▶ _Material supplied_

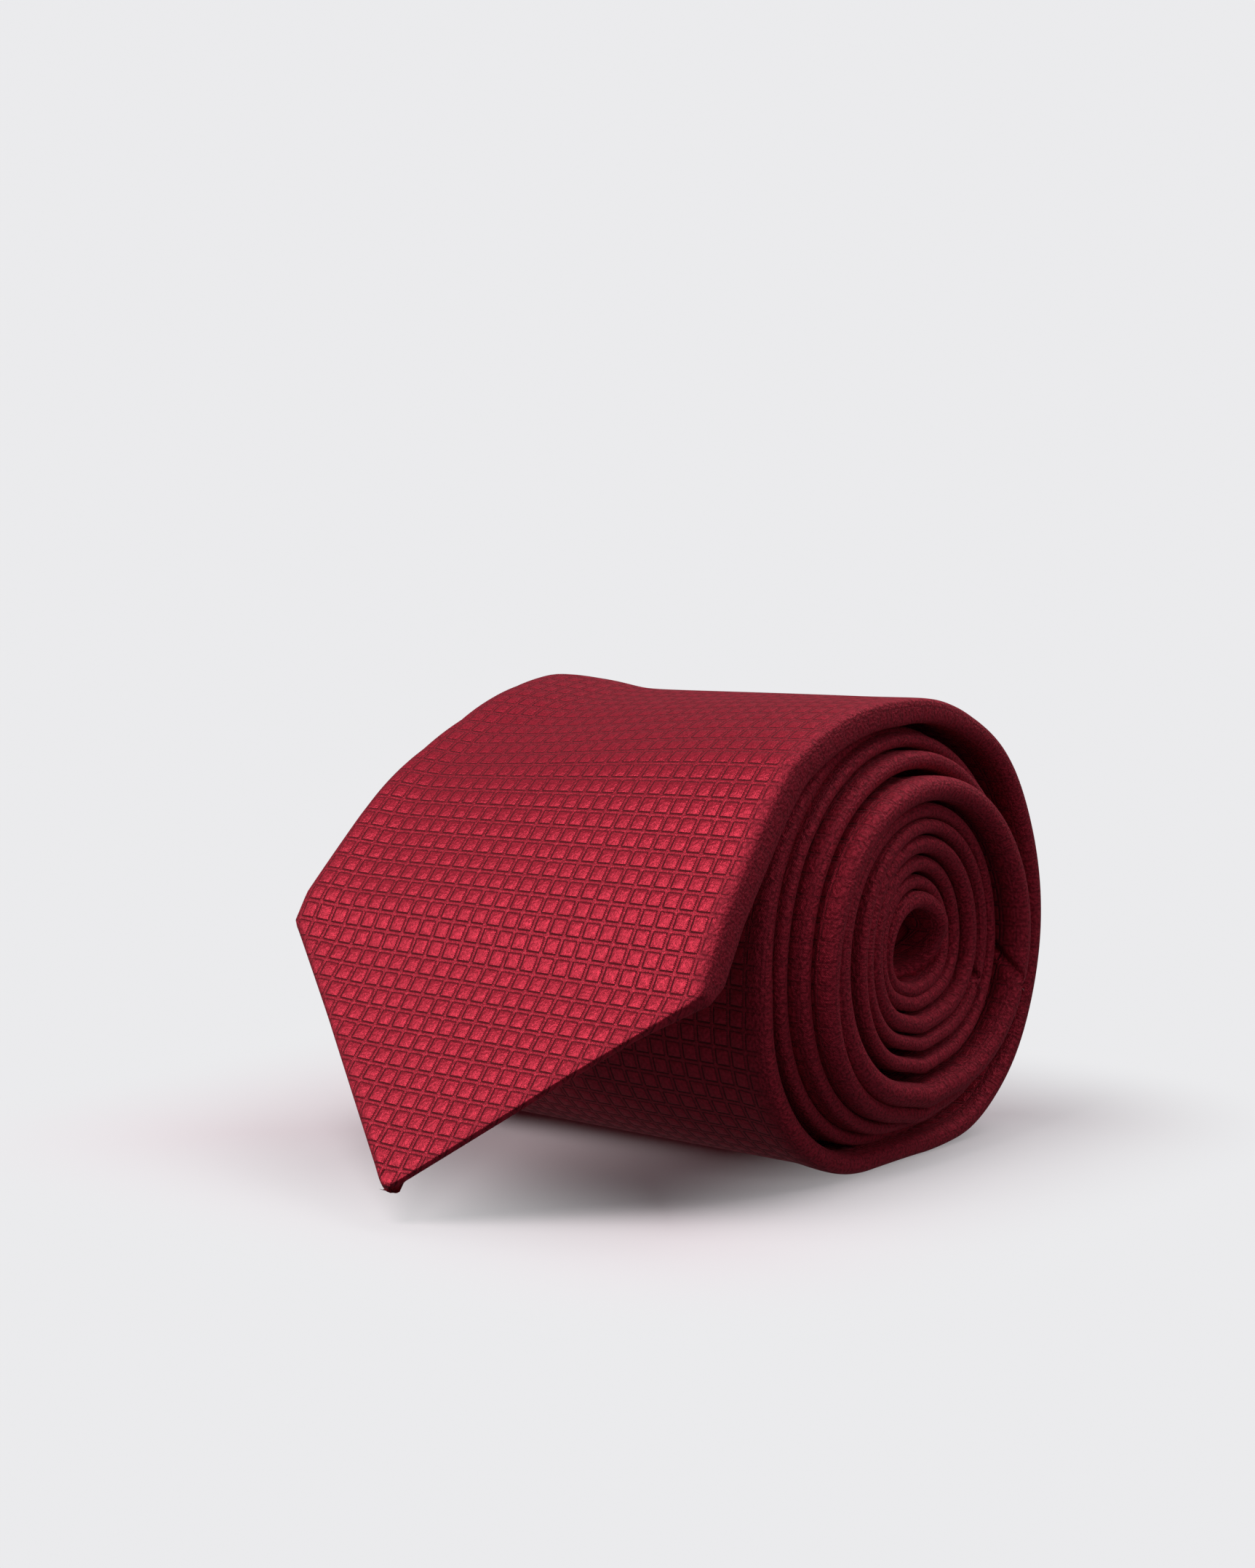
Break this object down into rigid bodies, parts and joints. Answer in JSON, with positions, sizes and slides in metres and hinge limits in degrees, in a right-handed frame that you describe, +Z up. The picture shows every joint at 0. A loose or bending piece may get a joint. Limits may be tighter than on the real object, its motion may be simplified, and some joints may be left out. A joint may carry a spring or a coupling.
{
  "type": "necktie",
  "caption": "Rolled men's necktie in a small-check jacquard, lined and interlined, with its wide blade end hanging free in front of the roll.",
  "frame": {"origin": "centre of the bounding box's bottom, on the surface that the roll rests on", "axes": "+X along the roll's axis, towards the aligned edges of the turns; -Y towards the free blade end's tip; +Z up"},
  "size_m": [0.08, 0.1192, 0.0732],
  "materials": {
    "shell": "satin jacquard with a small raised check",
    "interlining": "brushed wool",
    "lining": "plain satin",
    "thread": "twisted thread"
  },
  "bodies": {
    "roll": {"blade_shell": "shell", "neck_shell": "shell", "tail_shell": "shell", "keeper_loop": "shell", "interlining": "interlining", "tail_tipping": "lining", "blade_neck_seam": "thread", "neck_tail_seam": "thread", "slip_stitch": "thread", "tail_bar_tack": "thread", "keeper_stitches": "thread"},
    "blade_end": {"blade_end_shell": "shell", "blade_end_interlining": "interlining", "blade_tipping": "lining", "blade_tipping_seam": "thread", "blade_bar_tack": "thread", "blade_end_slip_stitch": "thread"}
  },
  "joints": [
    {"name": "blade_lift", "type": "hinge", "parent": "roll", "child": "blade_end", "pos_m": [0, 0.02026, 0.07318], "axis": [-1, 0, 0], "range_deg": [0, 80]}
  ]
}
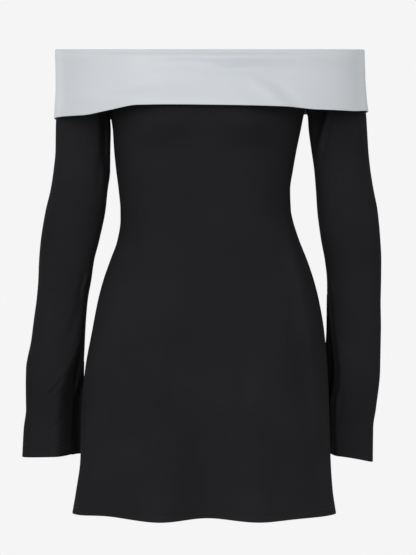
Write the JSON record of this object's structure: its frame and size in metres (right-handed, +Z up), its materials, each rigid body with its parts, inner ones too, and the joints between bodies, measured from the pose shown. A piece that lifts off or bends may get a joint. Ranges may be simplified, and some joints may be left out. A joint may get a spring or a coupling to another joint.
{
  "type": "off-shoulder dress",
  "caption": "Off-shoulder mini dress in black stretch jersey with long sleeves, a flared skirt and a pale collar folded over outwards all round.",
  "frame": {"origin": "middle of the neckline opening, at the height of the collar's fold at the upper arms", "axes": "+Z up along the wearer's body, -Y the front of the dress, +X the wearer's left"},
  "size_m": [0.527, 0.2322, 0.6753],
  "materials": {
    "black_jersey": "smooth matt stretch jersey",
    "pale_satin": "soft pale grey satin-backed crepe with a slight sheen"
  },
  "bodies": {
    "root": {"dress_front_yoke": "black_jersey", "dress_front_bodice": "black_jersey", "dress_front_hips": "black_jersey", "dress_front_skirt": "black_jersey", "dress_front_hem": "black_jersey", "dress_back_yoke": "black_jersey", "dress_back_bodice": "black_jersey", "dress_back_hips": "black_jersey", "dress_back_skirt": "black_jersey", "dress_back_hem": "black_jersey", "sleeve_right_top": "black_jersey", "sleeve_right_upper": "black_jersey", "sleeve_right_fore": "black_jersey", "sleeve_right_cuff": "black_jersey", "sleeve_left_top": "black_jersey", "sleeve_left_upper": "black_jersey", "sleeve_left_fore": "black_jersey", "sleeve_left_cuff": "black_jersey", "collar_front_right": "pale_satin", "collar_front_middle": "pale_satin", "collar_front_left": "pale_satin", "collar_back_right": "pale_satin", "collar_back_middle": "pale_satin", "collar_back_left": "pale_satin"}
  },
  "joints": []
}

▶ _Given exercise_
Go through the listing above and return every line where the word "hinge" occurs.

▶ _Result of the task_
Break this object down into rigid bodies, parts and joints. Answer in JSON, with positions, sizes and slides in metres and hinge limits in degrees, in a right-handed frame that you describe, +Z up. The picture shows every joint at 0. A loose or bending piece may get a joint. Limits may be tighter than on the real object, its motion may be simplified, and some joints may be left out. A joint may carry a spring or a coupling.
    {"name": "blade_lift", "type": "hinge", "parent": "roll", "child": "blade_end", "pos_m": [0, 0.02026, 0.07318], "axis": [-1, 0, 0], "range_deg": [0, 80]}